### RECORDS FOR PROCESSING ###

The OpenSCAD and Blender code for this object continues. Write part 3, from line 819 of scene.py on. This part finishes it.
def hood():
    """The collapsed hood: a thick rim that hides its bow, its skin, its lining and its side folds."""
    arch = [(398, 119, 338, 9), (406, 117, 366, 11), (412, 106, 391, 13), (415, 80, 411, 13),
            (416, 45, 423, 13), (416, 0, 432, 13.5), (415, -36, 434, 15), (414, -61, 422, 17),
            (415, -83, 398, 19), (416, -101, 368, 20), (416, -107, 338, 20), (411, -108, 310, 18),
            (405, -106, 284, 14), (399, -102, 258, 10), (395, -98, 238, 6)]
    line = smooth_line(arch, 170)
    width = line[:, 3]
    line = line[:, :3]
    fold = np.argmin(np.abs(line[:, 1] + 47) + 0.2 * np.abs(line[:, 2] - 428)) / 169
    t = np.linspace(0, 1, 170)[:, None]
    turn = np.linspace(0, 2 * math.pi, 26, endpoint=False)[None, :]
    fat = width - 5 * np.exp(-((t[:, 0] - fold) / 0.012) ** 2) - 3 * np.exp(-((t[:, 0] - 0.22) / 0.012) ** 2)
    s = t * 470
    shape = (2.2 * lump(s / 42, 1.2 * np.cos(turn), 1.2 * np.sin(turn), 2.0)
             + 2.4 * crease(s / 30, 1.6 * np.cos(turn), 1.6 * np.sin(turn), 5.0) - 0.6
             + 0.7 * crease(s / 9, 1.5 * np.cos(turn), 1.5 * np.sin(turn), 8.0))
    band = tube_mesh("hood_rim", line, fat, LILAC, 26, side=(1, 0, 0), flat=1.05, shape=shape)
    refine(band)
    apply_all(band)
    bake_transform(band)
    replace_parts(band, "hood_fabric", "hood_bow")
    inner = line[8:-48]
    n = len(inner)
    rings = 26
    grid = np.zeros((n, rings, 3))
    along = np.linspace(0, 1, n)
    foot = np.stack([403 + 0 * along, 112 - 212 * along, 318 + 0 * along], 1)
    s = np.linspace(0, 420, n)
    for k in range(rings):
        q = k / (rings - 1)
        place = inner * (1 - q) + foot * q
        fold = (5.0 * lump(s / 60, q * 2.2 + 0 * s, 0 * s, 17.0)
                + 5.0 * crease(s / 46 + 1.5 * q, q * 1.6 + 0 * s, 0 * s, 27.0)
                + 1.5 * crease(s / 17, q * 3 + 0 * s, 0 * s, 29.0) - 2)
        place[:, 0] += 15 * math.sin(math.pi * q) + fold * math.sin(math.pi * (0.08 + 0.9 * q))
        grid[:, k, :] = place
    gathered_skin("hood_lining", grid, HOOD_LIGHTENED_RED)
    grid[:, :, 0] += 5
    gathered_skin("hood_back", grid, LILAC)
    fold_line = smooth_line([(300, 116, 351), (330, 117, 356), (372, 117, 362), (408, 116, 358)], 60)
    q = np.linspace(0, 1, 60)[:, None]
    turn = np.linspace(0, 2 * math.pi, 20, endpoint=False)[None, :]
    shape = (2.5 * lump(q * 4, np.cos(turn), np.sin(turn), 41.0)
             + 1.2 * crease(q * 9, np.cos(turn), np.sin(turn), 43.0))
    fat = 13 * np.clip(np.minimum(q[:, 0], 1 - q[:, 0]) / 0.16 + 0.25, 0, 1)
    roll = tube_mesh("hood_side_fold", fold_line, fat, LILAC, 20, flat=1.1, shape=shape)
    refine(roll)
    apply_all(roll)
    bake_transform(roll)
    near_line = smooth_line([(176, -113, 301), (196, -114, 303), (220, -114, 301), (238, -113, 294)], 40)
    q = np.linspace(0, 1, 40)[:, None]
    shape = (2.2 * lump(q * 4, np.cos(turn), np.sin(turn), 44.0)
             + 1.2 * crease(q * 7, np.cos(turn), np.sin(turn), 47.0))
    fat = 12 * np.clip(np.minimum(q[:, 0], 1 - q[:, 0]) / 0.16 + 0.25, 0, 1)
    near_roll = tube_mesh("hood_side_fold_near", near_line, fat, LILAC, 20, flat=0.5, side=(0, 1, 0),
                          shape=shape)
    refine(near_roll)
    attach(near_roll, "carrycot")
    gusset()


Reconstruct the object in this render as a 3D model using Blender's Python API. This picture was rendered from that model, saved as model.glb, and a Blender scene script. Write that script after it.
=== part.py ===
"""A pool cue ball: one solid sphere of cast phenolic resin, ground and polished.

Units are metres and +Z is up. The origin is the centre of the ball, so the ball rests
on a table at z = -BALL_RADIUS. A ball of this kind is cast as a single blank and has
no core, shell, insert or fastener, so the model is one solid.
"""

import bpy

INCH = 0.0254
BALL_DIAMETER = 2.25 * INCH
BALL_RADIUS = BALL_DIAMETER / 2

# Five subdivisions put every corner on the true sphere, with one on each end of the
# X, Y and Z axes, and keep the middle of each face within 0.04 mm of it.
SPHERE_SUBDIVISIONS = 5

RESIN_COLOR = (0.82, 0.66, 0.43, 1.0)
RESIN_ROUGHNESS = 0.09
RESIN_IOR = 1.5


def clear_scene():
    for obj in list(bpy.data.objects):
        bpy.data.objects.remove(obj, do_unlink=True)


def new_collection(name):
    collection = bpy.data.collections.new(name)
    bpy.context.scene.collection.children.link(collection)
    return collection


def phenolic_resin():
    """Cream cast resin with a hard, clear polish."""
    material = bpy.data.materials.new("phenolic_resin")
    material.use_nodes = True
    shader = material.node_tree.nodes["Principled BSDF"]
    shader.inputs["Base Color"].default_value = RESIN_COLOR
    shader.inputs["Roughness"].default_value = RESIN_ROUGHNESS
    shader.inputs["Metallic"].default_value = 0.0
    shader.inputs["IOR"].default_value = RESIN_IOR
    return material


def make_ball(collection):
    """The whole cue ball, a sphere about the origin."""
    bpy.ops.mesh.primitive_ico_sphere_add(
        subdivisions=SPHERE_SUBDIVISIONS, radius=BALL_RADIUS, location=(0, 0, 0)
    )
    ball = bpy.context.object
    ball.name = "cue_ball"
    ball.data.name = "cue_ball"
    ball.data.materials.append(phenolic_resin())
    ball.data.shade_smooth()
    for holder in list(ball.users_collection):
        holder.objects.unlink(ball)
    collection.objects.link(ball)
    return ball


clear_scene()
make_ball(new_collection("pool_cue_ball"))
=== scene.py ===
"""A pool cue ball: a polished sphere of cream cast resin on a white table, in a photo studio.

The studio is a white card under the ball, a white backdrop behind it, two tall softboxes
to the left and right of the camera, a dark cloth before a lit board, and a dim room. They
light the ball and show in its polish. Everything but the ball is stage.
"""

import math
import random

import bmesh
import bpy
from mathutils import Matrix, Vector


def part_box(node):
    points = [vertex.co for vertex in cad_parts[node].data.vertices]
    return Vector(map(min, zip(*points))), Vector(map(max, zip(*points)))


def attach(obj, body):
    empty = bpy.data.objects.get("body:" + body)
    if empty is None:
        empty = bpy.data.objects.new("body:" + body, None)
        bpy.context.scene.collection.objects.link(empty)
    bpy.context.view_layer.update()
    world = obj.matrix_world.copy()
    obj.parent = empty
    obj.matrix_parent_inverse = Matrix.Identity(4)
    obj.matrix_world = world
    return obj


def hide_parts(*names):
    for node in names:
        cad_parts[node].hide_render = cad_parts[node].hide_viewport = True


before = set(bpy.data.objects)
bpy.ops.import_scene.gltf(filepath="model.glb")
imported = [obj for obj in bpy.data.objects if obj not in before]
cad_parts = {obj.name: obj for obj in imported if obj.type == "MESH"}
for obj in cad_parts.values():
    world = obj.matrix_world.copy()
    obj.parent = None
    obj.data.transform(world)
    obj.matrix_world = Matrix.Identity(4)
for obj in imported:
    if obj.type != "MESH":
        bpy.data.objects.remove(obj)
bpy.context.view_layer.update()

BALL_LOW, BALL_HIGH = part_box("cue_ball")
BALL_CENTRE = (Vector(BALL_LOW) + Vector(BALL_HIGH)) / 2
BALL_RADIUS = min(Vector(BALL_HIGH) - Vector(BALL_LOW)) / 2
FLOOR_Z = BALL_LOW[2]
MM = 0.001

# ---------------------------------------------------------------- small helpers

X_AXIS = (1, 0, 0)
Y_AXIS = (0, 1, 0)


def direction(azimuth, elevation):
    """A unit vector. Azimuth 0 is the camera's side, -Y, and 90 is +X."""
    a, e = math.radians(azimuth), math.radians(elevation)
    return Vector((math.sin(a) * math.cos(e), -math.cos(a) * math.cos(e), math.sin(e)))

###

## GOAL
Start with the line that holds "obj.matrix_world = world" and finish with the line that holds "Y_AXIS = (0, 1, 0)". Transcribe each line in between exactly, and those two as well.

## THE SOLUTION
    obj.matrix_world = world
    return obj


def hide_parts(*names):
    for node in names:
        cad_parts[node].hide_render = cad_parts[node].hide_viewport = True


before = set(bpy.data.objects)
bpy.ops.import_scene.gltf(filepath="model.glb")
imported = [obj for obj in bpy.data.objects if obj not in before]
cad_parts = {obj.name: obj for obj in imported if obj.type == "MESH"}
for obj in cad_parts.values():
    world = obj.matrix_world.copy()
    obj.parent = None
    obj.data.transform(world)
    obj.matrix_world = Matrix.Identity(4)
for obj in imported:
    if obj.type != "MESH":
        bpy.data.objects.remove(obj)
bpy.context.view_layer.update()

BALL_LOW, BALL_HIGH = part_box("cue_ball")
BALL_CENTRE = (Vector(BALL_LOW) + Vector(BALL_HIGH)) / 2
BALL_RADIUS = min(Vector(BALL_HIGH) - Vector(BALL_LOW)) / 2
FLOOR_Z = BALL_LOW[2]
MM = 0.001

# ---------------------------------------------------------------- small helpers

X_AXIS = (1, 0, 0)
Y_AXIS = (0, 1, 0)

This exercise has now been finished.